If you just want open source of some kind, that should be easier to negotiate with your employer since they will ostensibly benefit as well. You mentioned "community effort", is the community license suitable for what your long term goals are?
If you want the option to SELL your code, things get more complicated.
Things you need to answer here:
What is your potential market? e.g. How could they pay you, and WHY would they want to? (pro tip: the "why" part is more important than "how").
You can sell code as-is, or services (training, install, support, and integration).
There are a several ways you could go...
a) dual-license (look into what the MySQL kids were doing, see talend.com for similar "free" vs "premium" licensing, or maybe redhat with fedora and rhel).
b) fork (if it is open source, just assert a new version). Long term goals will influence your license choice today.
c) sales drivers. To understand this one, think about your current employer's sales model. How do they find new business (growing work for existing customers as well as attracting new customers)? You might be able to work out a commission on new business your "fabulous website" brings into the company. You might be able to negotiate ownership of said website, and if you ever part company from your employer you could conceivably refer customers to all players in this market space (e.g. where players is the set including your employer and their competitors).
5) EMPLOYEE AGREEMENT
What does your employee agreement say on the matter?
It may already answer the questions asked above.
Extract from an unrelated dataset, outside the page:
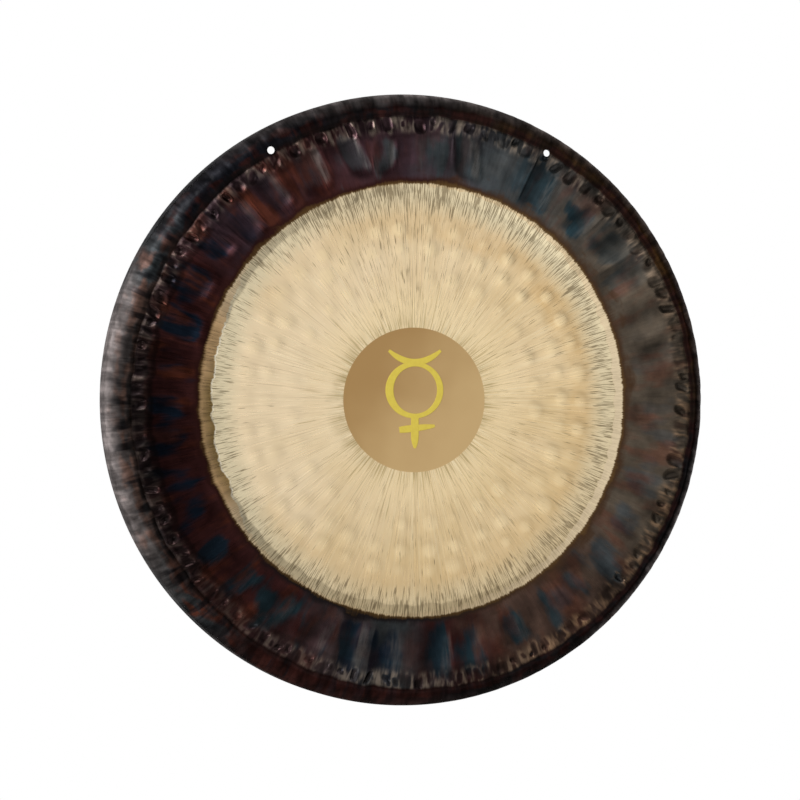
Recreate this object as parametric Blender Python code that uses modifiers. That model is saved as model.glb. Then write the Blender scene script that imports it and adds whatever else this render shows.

As many other posters observed, "work for hire" is common. I also tend to see "all your ideas belong to us, even the ones you have on vacation or in the shower or at the bar... pretty much any idea, any time, any where in the solar system, no matter what you are doing" kinds of clauses.
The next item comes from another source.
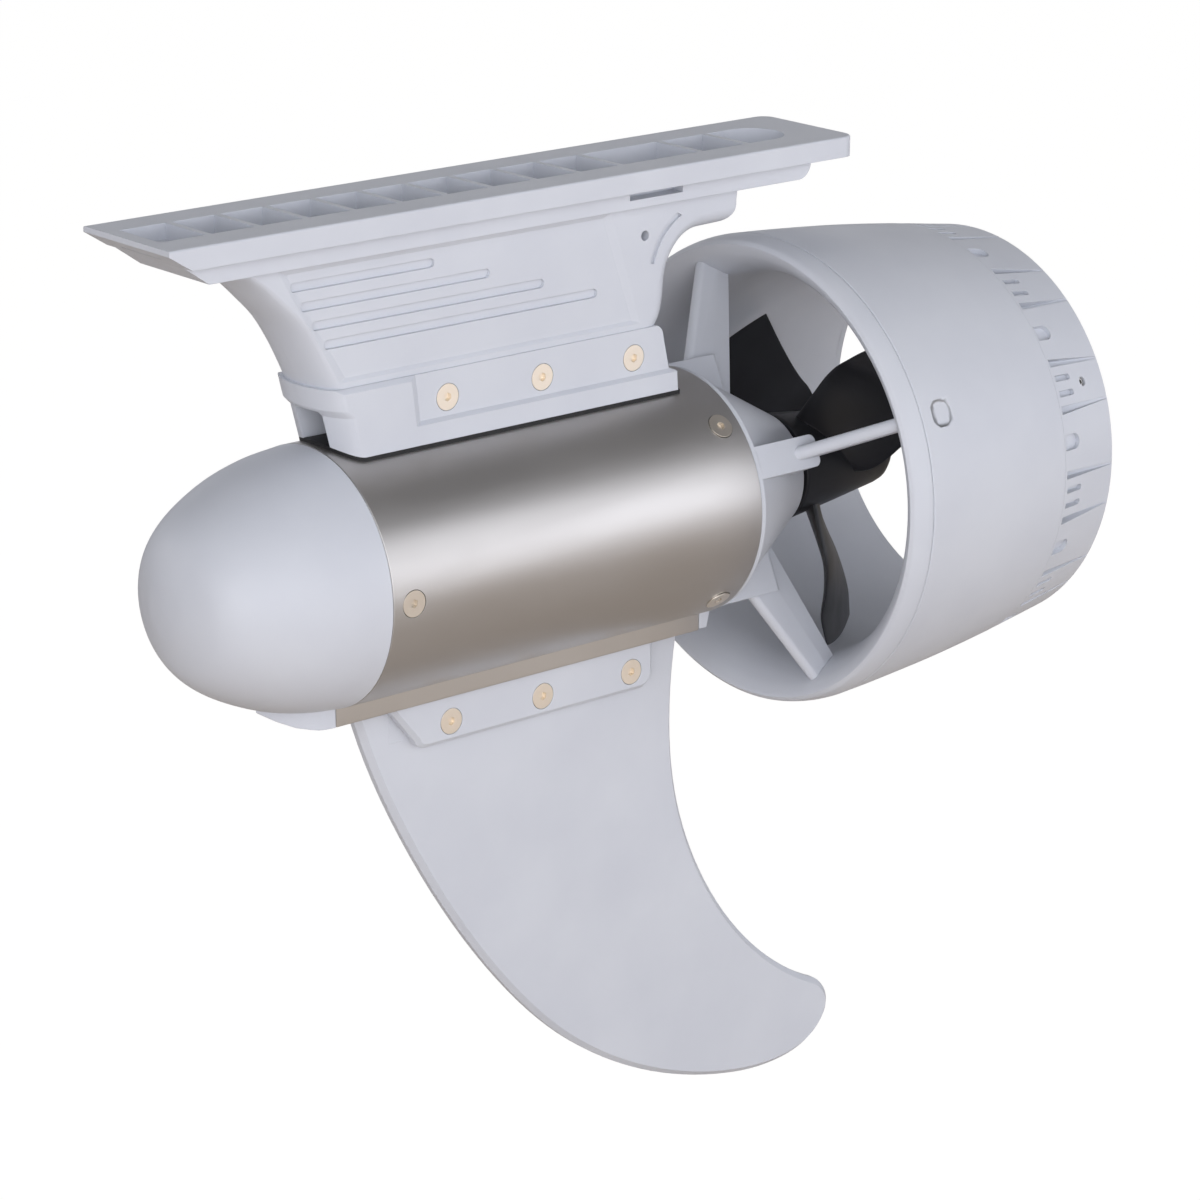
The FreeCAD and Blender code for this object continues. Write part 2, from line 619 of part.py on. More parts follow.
def duct_screws():
    out = []
    for i in range(4):
        a = CLOCK + 90 * i
        out.append(aimed(flat_screw(8.0), radial_point(DUCT_SCREW_X, duct_outer(DUCT_SCREW_X) - 0.2, a), duct_normal(DUCT_SCREW_X, a)))
    return group(out)


def outlet_ring():
    """Tapered outlet ring with the repeating grip pattern, every 30 degrees."""
    seat = THROAT_R + DUCT_WALL + PRESS
    prof = face([(RING_X0, 0, DUCT_OUT[3][1]), (DUCT_X1 - 0.6, 0, RIM_R + 0.1), (DUCT_X1, 0, RIM_R - 0.5), (DUCT_X1, 0, THROAT_R),
                 (LINER_X1, 0, THROAT_R), (LINER_X1, 0, seat), (RING_X0, 0, seat)])
    body = turn(prof)
    floor = 55.6
    tools = []
    for i in range(12):
        a = CLOCK + 30 * i
        for off in (-2.1, 2.1):
            tools.append(clocked(u_slot(RING_X0 + 1.2, RING_X0 + 7.6, 0.8, floor + 0.4), a + off))
        for off, skew in ((-6.4, 1), (6.4, -1)):
            tools.append(clocked(wedge(floor, skew), a + off))
        tools.append(clocked(u_slot(RING_X0 + 0.6, RING_X0 + 6.6, 2.1, floor + 0.6), a + 15))
    for tool in tools:
        body = body.cut(tool)
    for i in range(4):
        a = CLOCK + 90 * i
        body = body.cut(pin_hole(a))
    return body


def u_slot(x0, x1, half, z0):
    """Slot open upwards with a square front and a round rear end."""
    flat = loop([
        line((x0, -half, z0), (x1 - half, -half, z0)), arc((x1 - half, -half, z0), (x1, 0, z0), (x1 - half, half, z0)),
        line((x1 - half, half, z0), (x0, half, z0)), line((x0, half, z0), (x0, -half, z0))])
    return flat.extrude(V(0, 0, 12))


def wedge(z0, skew):
    """Tapered groove that is wide in front and runs out towards the rim."""
    x0, x1 = RING_X0 + 0.8, DUCT_X1 + 1
    flat = face([(x0, -1.1, z0), (x1, -0.25 + 0.7 * skew, z0 - 0.4), (x1, 0.25 + 0.7 * skew, z0 - 0.4), (x0, 1.1, z0)])
    return flat.extrude(V(0, 0, 12))


def ring_pins():
    """Small set screws that hold the outlet ring."""
    out = []
    for i in range(4):
        a = CLOCK + 90 * i
        low, top = THROAT_R + 1.0, THROAT_R + 4.4
        body = Part.makeCylinder(RING_SCREW_R, top - low, V(*radial_point(RING_SCREW_X, low, a)), V(*radial_dir(a)))
        body = body.cut(aimed(hex_prism(1.1, 1.4, (0, 0, 0), (0, 0, 1)), radial_point(RING_SCREW_X, top - 1.2, a), radial_dir(a)))
        out.append(body)
    return group(out)


# Lower fin

def fin_outline():
    lead = [(10.6, 0, -37.0), (16.0, 0, -52.4), (26.5, 0, -74.7), (58.8, 0, -123.5), (79.2, 0, -144.4), (107.5, 0, -162.6), (145.2, 0, -174.2)]
    tip = [(145.2, 0, -174.2), (160.5, 0, -174.4), (173.2, 0, -169.2), (177.3, 0, -161.0), (174.6, 0, -155.4), (170.4, 0, -152.6)]
    trail = [(170.4, 0, -152.6), (151.3, 0, -139.5), (128.6, 0, -110.4), (118.5, 0, -83.0), (116.5, 0, -61.2), (118.8, 0, -37.0)]
    return loop([curve(lead), curve(tip), curve(trail), line(trail[-1], lead[0])])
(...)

You can try amending your employee agreement if needed.
You may have more luck by focusing your ask.
I've done things in the past like adding clauses like:
"Employee retains ownership over all writing they do on their own time (including, but not limited to, blogs, books, magazine articles)"
"Employee retains ownership over all mobile device development they do on their own time and own hardware."
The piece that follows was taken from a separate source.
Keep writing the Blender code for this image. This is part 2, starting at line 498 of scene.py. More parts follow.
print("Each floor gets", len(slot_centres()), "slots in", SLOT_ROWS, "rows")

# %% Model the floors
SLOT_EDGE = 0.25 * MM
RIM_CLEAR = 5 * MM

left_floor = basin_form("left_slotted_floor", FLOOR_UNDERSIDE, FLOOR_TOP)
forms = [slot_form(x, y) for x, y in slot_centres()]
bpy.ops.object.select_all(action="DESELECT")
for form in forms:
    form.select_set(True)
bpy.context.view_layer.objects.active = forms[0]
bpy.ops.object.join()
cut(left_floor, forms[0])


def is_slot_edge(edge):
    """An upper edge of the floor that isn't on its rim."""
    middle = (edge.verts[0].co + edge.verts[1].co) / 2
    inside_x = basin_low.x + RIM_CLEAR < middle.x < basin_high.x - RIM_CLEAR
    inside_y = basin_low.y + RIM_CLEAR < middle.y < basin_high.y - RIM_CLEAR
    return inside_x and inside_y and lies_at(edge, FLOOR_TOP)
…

These were approved easily enough because neither was in direct competition with the company's "cash cows".
I suspect your employee agreement basically says "they own everything you do and everything you think of".
If you ask them to amend it, they may approve. Most companies would simply become paranoid of you trying for even MAKING a request to compete with them and flag you for scrutiny so if you do start a company some day they can claim the request as a basis for discovery and really sift through your shit (all servers, all files, and subpoenas for all online providers like gmail, yahoo mail, facebook, github, etc. ) with a fine tooth comb (assuming actual money is involved).
And why would you even raise the question if you didn't think there was a slight chance that real money may be involved at some point?
5b) AMENDING EMPLOYEE AGREEMENT
If you need to put a new agreement in place, it may be easier just to look for a new job.
But if you want to try changing your existing employee agreement, think about how to make it ATTRACTIVE for your employer (and their collective management chain) to actually change it.
Think of how to structure a deal where your work would HELP their business, not actually compete with it.
a) "Here is how it can bring in new customers; I only want 5% of all gross revenue from new projects." (seems easier to track gross revenue than actual net. see here to take a lesson from the movie industry.
). For a mind blowing example of this, here is an excerpt from the wikipedia page: "According to Lucasfilm, Return of the Jedi, despite having earned $475 million at the box office against a budget of $32.5 million, 'has never gone into profit'"
. I would never accept a deal on "profit" because the definition of profit is so insanely slippery as to be worse than worthless.
b) "We can set up unlimited non-exclusive rights to use current versions at whatever percentage, so you never lose existing customers." (up until such time as you are no longer employed, they keep non-exclusive unlimited rights to all work done to date, anything new versions post-employment are out of scope).
c) "I can give you binaries at 2.5% of the gross, I'm ok with full source code at 5% of the gross." Just a leverage point you have.
d) "It has ZERO additional cost to you; if I create something profitable, it will increase your revenue. If what I create is unprofitable, you have zero loss... just my time and effort on weekends takes the hit."
Just an aside, I don't know if 2.5% or 5% are reasonable numbers. Assuming you create something on your own time and effort, that may be a very reasonable thing to ask for if you can bring a brand new project, or account, into the company.
Implication: if you set this up, you'll want a way to track the potential new customers so you can stake claims on new business as appropriate. It would be unfortunate to lose a claim because "yeah, customer $BAR did use your website in 2016 but we called them back in 2015 so they're not a new customer."
Implication: I think it is important to retain ownership of the code in question because if you don't like how they're playing, you at least have the possibility to take your ball to a different playground. I say "possibility" because I don't know anything about the market your involved in.
There are tons of shenanigans you'll have to think your way through before you put any agreements into place.